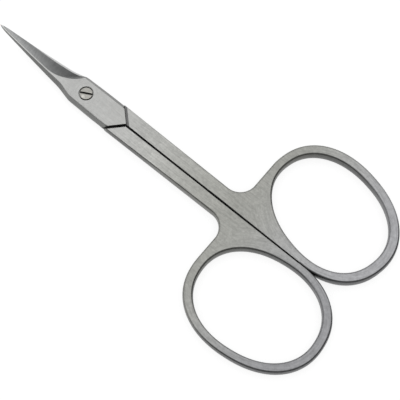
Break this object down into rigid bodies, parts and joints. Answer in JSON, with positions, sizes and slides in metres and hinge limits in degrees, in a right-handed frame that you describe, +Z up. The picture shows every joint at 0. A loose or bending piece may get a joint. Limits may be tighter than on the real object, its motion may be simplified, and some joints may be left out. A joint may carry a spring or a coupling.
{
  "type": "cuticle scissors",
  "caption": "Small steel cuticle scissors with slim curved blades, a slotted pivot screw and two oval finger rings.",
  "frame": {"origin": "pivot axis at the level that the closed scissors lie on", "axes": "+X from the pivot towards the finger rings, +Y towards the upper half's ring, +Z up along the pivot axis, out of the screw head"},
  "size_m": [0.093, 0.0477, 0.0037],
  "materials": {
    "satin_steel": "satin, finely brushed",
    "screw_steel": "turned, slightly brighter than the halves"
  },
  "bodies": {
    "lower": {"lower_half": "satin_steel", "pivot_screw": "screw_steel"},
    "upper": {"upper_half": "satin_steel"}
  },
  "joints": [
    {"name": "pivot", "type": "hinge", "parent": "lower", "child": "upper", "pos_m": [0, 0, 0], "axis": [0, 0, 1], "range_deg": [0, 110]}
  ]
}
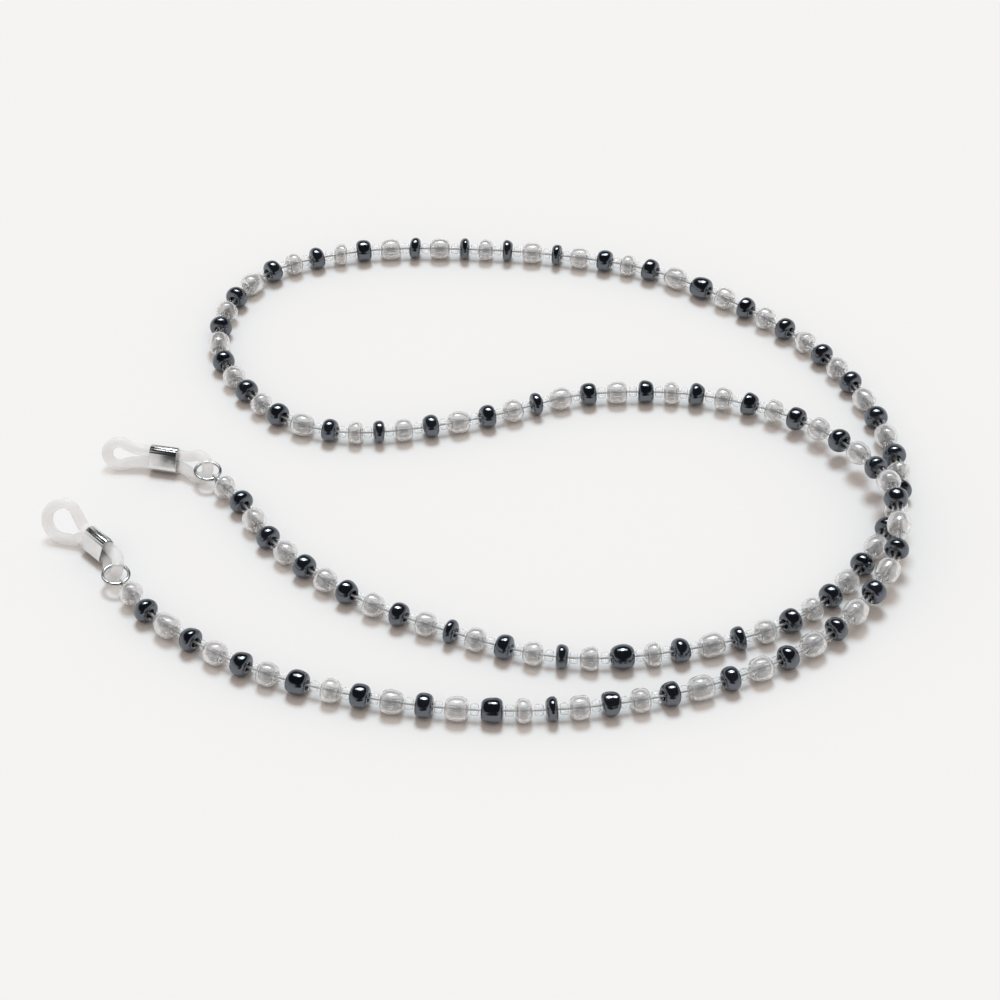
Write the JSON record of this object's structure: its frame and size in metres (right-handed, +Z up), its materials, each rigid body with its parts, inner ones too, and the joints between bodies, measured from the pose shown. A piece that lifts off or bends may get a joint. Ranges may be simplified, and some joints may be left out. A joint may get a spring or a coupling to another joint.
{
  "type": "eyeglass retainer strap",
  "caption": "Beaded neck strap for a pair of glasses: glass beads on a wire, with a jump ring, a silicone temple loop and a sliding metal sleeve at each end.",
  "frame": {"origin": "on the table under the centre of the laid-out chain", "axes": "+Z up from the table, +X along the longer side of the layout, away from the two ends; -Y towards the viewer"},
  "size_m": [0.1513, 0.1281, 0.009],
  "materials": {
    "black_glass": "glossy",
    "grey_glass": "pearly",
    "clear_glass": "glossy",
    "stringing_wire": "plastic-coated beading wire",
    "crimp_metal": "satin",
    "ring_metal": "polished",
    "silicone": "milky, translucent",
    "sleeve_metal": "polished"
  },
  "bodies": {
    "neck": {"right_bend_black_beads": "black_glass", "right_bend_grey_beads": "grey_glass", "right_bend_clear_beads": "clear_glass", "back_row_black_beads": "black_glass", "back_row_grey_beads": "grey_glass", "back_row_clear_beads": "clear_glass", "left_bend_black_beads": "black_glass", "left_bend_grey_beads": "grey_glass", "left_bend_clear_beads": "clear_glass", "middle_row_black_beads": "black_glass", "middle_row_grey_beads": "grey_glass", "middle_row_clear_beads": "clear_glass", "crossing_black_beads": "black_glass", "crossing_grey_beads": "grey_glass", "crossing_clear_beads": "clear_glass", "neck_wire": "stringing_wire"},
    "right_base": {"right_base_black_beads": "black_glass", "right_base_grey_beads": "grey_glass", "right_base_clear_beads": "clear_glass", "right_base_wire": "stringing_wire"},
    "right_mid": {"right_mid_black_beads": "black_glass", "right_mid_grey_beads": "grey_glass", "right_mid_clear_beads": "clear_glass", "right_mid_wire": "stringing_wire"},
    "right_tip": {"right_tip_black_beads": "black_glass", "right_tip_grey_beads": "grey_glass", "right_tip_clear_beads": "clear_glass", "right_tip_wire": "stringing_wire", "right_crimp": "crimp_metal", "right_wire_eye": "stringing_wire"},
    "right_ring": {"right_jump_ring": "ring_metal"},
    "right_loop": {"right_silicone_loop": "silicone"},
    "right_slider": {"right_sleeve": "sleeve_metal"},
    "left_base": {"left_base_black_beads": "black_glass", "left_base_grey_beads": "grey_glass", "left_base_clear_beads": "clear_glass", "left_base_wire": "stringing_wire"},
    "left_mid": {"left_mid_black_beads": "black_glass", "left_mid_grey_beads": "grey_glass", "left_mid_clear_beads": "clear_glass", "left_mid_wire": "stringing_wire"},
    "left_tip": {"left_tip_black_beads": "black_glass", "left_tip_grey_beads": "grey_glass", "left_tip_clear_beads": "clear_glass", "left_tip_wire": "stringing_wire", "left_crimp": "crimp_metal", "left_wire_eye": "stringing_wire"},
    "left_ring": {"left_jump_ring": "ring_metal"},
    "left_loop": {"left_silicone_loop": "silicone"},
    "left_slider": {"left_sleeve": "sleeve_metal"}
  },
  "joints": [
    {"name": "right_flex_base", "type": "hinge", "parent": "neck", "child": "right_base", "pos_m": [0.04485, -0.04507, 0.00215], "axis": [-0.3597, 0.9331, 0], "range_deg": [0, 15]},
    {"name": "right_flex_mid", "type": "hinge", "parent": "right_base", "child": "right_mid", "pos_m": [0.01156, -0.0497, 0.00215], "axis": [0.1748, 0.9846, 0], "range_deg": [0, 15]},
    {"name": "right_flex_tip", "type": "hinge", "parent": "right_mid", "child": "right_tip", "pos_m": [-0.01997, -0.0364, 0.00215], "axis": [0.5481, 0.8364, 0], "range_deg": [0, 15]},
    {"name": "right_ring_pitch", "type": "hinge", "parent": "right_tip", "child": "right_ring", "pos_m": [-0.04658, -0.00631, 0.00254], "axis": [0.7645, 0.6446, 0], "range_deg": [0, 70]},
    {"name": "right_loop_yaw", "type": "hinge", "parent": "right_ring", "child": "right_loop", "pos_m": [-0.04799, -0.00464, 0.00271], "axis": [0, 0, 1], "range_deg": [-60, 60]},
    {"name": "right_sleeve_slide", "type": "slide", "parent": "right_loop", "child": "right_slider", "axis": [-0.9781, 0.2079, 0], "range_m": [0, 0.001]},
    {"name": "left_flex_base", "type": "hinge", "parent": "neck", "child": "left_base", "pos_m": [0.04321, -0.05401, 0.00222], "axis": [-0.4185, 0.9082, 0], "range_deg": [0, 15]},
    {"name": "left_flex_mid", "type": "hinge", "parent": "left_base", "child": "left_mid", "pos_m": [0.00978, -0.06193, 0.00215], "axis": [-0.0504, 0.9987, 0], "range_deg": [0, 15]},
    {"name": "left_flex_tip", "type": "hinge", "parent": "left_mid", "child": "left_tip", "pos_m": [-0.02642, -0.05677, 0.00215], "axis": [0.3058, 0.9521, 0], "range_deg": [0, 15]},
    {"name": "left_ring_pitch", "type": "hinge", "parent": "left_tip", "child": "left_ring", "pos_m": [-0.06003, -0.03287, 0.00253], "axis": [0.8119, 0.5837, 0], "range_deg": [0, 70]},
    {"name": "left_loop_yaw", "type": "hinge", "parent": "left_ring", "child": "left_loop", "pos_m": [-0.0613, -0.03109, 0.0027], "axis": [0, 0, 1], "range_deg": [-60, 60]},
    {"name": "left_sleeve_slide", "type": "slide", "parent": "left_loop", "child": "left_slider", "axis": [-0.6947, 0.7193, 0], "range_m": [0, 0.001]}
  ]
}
──────────
> **WORK INSTRUCTIONS**
Go through the listing and print each line exactly as it appears.

> **OUTPUT FOR THIS TASK**
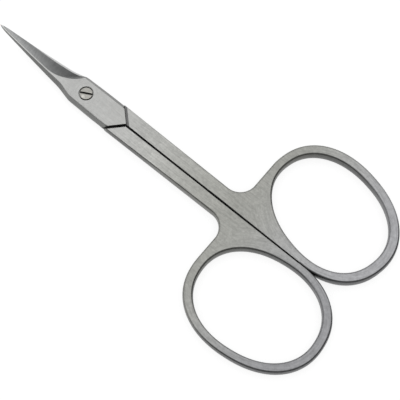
Break this object down into rigid bodies, parts and joints. Answer in JSON, with positions, sizes and slides in metres and hinge limits in degrees, in a right-handed frame that you describe, +Z up. The picture shows every joint at 0. A loose or bending piece may get a joint. Limits may be tighter than on the real object, its motion may be simplified, and some joints may be left out. A joint may carry a spring or a coupling.
{
  "type": "cuticle scissors",
  "caption": "Small steel cuticle scissors with slim curved blades, a slotted pivot screw and two oval finger rings.",
  "frame": {"origin": "pivot axis at the level that the closed scissors lie on", "axes": "+X from the pivot towards the finger rings, +Y towards the upper half's ring, +Z up along the pivot axis, out of the screw head"},
  "size_m": [0.093, 0.0477, 0.0037],
  "materials": {
    "satin_steel": "satin, finely brushed",
    "screw_steel": "turned, slightly brighter than the halves"
  },
  "bodies": {
    "lower": {"lower_half": "satin_steel", "pivot_screw": "screw_steel"},
    "upper": {"upper_half": "satin_steel"}
  },
  "joints": [
    {"name": "pivot", "type": "hinge", "parent": "lower", "child": "upper", "pos_m": [0, 0, 0], "axis": [0, 0, 1], "range_deg": [0, 110]}
  ]
}
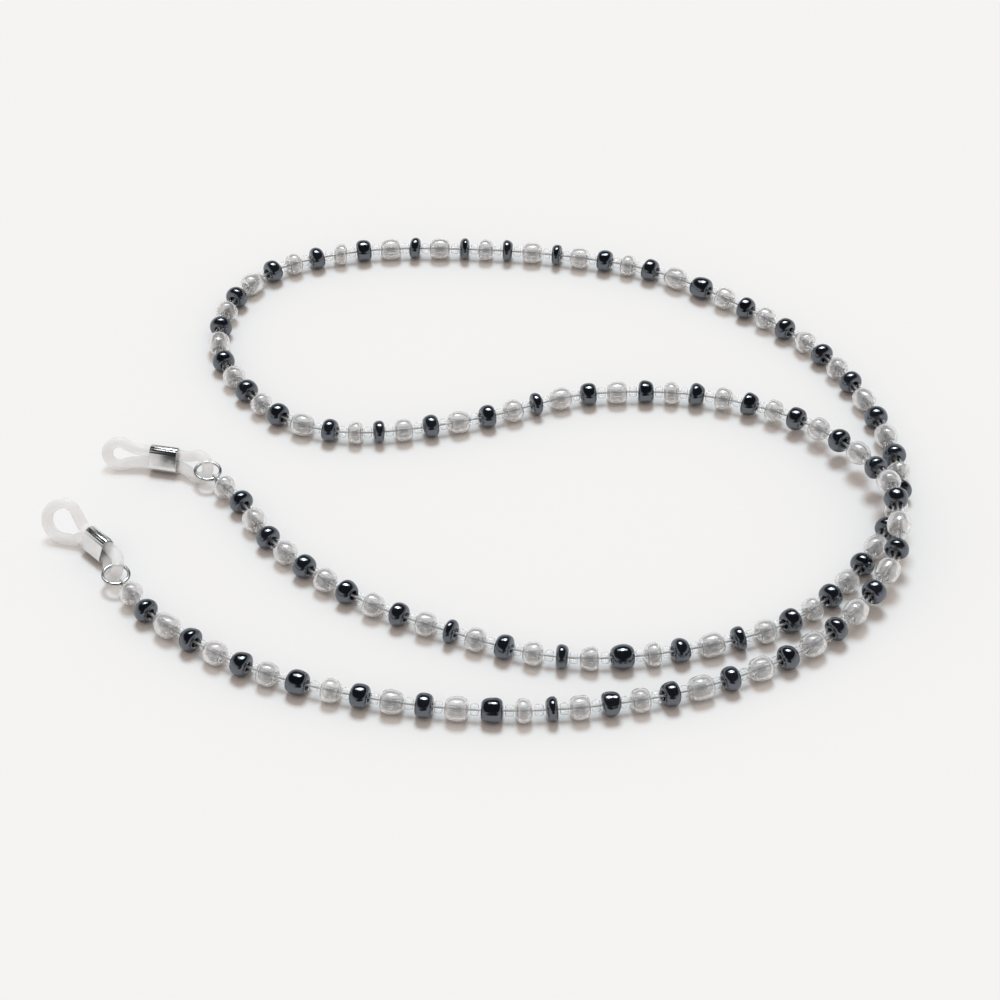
Write the JSON record of this object's structure: its frame and size in metres (right-handed, +Z up), its materials, each rigid body with its parts, inner ones too, and the joints between bodies, measured from the pose shown. A piece that lifts off or bends may get a joint. Ranges may be simplified, and some joints may be left out. A joint may get a spring or a coupling to another joint.
{
  "type": "eyeglass retainer strap",
  "caption": "Beaded neck strap for a pair of glasses: glass beads on a wire, with a jump ring, a silicone temple loop and a sliding metal sleeve at each end.",
  "frame": {"origin": "on the table under the centre of the laid-out chain", "axes": "+Z up from the table, +X along the longer side of the layout, away from the two ends; -Y towards the viewer"},
  "size_m": [0.1513, 0.1281, 0.009],
  "materials": {
    "black_glass": "glossy",
    "grey_glass": "pearly",
    "clear_glass": "glossy",
    "stringing_wire": "plastic-coated beading wire",
    "crimp_metal": "satin",
    "ring_metal": "polished",
    "silicone": "milky, translucent",
    "sleeve_metal": "polished"
  },
  "bodies": {
    "neck": {"right_bend_black_beads": "black_glass", "right_bend_grey_beads": "grey_glass", "right_bend_clear_beads": "clear_glass", "back_row_black_beads": "black_glass", "back_row_grey_beads": "grey_glass", "back_row_clear_beads": "clear_glass", "left_bend_black_beads": "black_glass", "left_bend_grey_beads": "grey_glass", "left_bend_clear_beads": "clear_glass", "middle_row_black_beads": "black_glass", "middle_row_grey_beads": "grey_glass", "middle_row_clear_beads": "clear_glass", "crossing_black_beads": "black_glass", "crossing_grey_beads": "grey_glass", "crossing_clear_beads": "clear_glass", "neck_wire": "stringing_wire"},
    "right_base": {"right_base_black_beads": "black_glass", "right_base_grey_beads": "grey_glass", "right_base_clear_beads": "clear_glass", "right_base_wire": "stringing_wire"},
    "right_mid": {"right_mid_black_beads": "black_glass", "right_mid_grey_beads": "grey_glass", "right_mid_clear_beads": "clear_glass", "right_mid_wire": "stringing_wire"},
    "right_tip": {"right_tip_black_beads": "black_glass", "right_tip_grey_beads": "grey_glass", "right_tip_clear_beads": "clear_glass", "right_tip_wire": "stringing_wire", "right_crimp": "crimp_metal", "right_wire_eye": "stringing_wire"},
    "right_ring": {"right_jump_ring": "ring_metal"},
    "right_loop": {"right_silicone_loop": "silicone"},
    "right_slider": {"right_sleeve": "sleeve_metal"},
    "left_base": {"left_base_black_beads": "black_glass", "left_base_grey_beads": "grey_glass", "left_base_clear_beads": "clear_glass", "left_base_wire": "stringing_wire"},
    "left_mid": {"left_mid_black_beads": "black_glass", "left_mid_grey_beads": "grey_glass", "left_mid_clear_beads": "clear_glass", "left_mid_wire": "stringing_wire"},
    "left_tip": {"left_tip_black_beads": "black_glass", "left_tip_grey_beads": "grey_glass", "left_tip_clear_beads": "clear_glass", "left_tip_wire": "stringing_wire", "left_crimp": "crimp_metal", "left_wire_eye": "stringing_wire"},
    "left_ring": {"left_jump_ring": "ring_metal"},
    "left_loop": {"left_silicone_loop": "silicone"},
    "left_slider": {"left_sleeve": "sleeve_metal"}
  },
  "joints": [
    {"name": "right_flex_base", "type": "hinge", "parent": "neck", "child": "right_base", "pos_m": [0.04485, -0.04507, 0.00215], "axis": [-0.3597, 0.9331, 0], "range_deg": [0, 15]},
    {"name": "right_flex_mid", "type": "hinge", "parent": "right_base", "child": "right_mid", "pos_m": [0.01156, -0.0497, 0.00215], "axis": [0.1748, 0.9846, 0], "range_deg": [0, 15]},
    {"name": "right_flex_tip", "type": "hinge", "parent": "right_mid", "child": "right_tip", "pos_m": [-0.01997, -0.0364, 0.00215], "axis": [0.5481, 0.8364, 0], "range_deg": [0, 15]},
    {"name": "right_ring_pitch", "type": "hinge", "parent": "right_tip", "child": "right_ring", "pos_m": [-0.04658, -0.00631, 0.00254], "axis": [0.7645, 0.6446, 0], "range_deg": [0, 70]},
    {"name": "right_loop_yaw", "type": "hinge", "parent": "right_ring", "child": "right_loop", "pos_m": [-0.04799, -0.00464, 0.00271], "axis": [0, 0, 1], "range_deg": [-60, 60]},
    {"name": "right_sleeve_slide", "type": "slide", "parent": "right_loop", "child": "right_slider", "axis": [-0.9781, 0.2079, 0], "range_m": [0, 0.001]},
    {"name": "left_flex_base", "type": "hinge", "parent": "neck", "child": "left_base", "pos_m": [0.04321, -0.05401, 0.00222], "axis": [-0.4185, 0.9082, 0], "range_deg": [0, 15]},
    {"name": "left_flex_mid", "type": "hinge", "parent": "left_base", "child": "left_mid", "pos_m": [0.00978, -0.06193, 0.00215], "axis": [-0.0504, 0.9987, 0], "range_deg": [0, 15]},
    {"name": "left_flex_tip", "type": "hinge", "parent": "left_mid", "child": "left_tip", "pos_m": [-0.02642, -0.05677, 0.00215], "axis": [0.3058, 0.9521, 0], "range_deg": [0, 15]},
    {"name": "left_ring_pitch", "type": "hinge", "parent": "left_tip", "child": "left_ring", "pos_m": [-0.06003, -0.03287, 0.00253], "axis": [0.8119, 0.5837, 0], "range_deg": [0, 70]},
    {"name": "left_loop_yaw", "type": "hinge", "parent": "left_ring", "child": "left_loop", "pos_m": [-0.0613, -0.03109, 0.0027], "axis": [0, 0, 1], "range_deg": [-60, 60]},
    {"name": "left_sleeve_slide", "type": "slide", "parent": "left_loop", "child": "left_slider", "axis": [-0.6947, 0.7193, 0], "range_m": [0, 0.001]}
  ]
}